At the same time, sceptics have both disputed the existence of consensus and the importance of it should it exist. Against consensus they have argued that the scientific method does not depend on a popularity contest. Largely it's an argument that has been ignored or rubbished by the mainstream media, particularly the BBC.
So, what should we make of Richard Black suddenly appropriating a key sceptic argument? He actually says:
But it is surely the arguments themselves that ought to be the focus for discussion - not what they purport to say about a cracking consensus.Absolutely true, but he comes to it only as the weight of numbers in the climate debate starts to turn. The number of people willing to voice criticism of AGW orthodoxy is growing rapidly. The line that they are all cranks or have been bought off can no longer be sustained. At which point we should expect to see more and more warmists adopting Black's strategy.
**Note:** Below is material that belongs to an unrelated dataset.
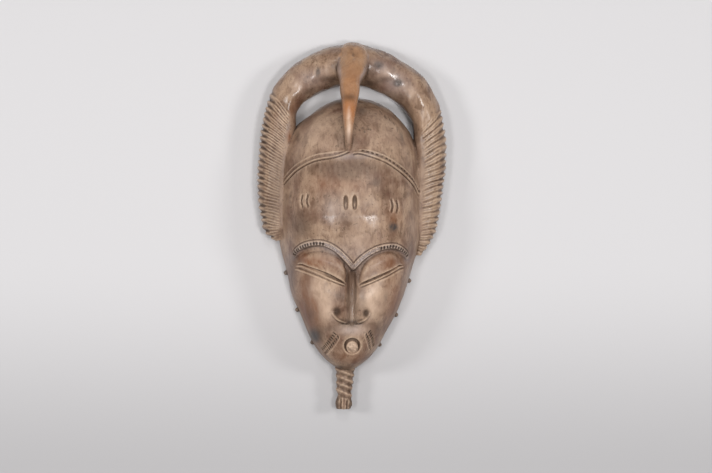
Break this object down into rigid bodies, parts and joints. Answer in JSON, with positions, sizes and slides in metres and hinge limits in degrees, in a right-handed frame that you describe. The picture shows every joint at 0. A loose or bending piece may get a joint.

The line will now become - 'we never claimed consensus is important'. Soon it will be that they've always had some doubts about the most alarmist claims, but that the broad truth of the greenhouse effect is true (as though most sceptics disputed it), and that warming is real (again, most sceptics will agree that there has been some warming over the last few hundred years).
Also likely to happen is the fall-back position that although catastrophic global warming is unlikely to happen, CO2 needs to be controlled for other reasons - with ocean acidification likely to be the new line in the ground.
In any case, we can expect that the luke-warmist position will be in the ascendant.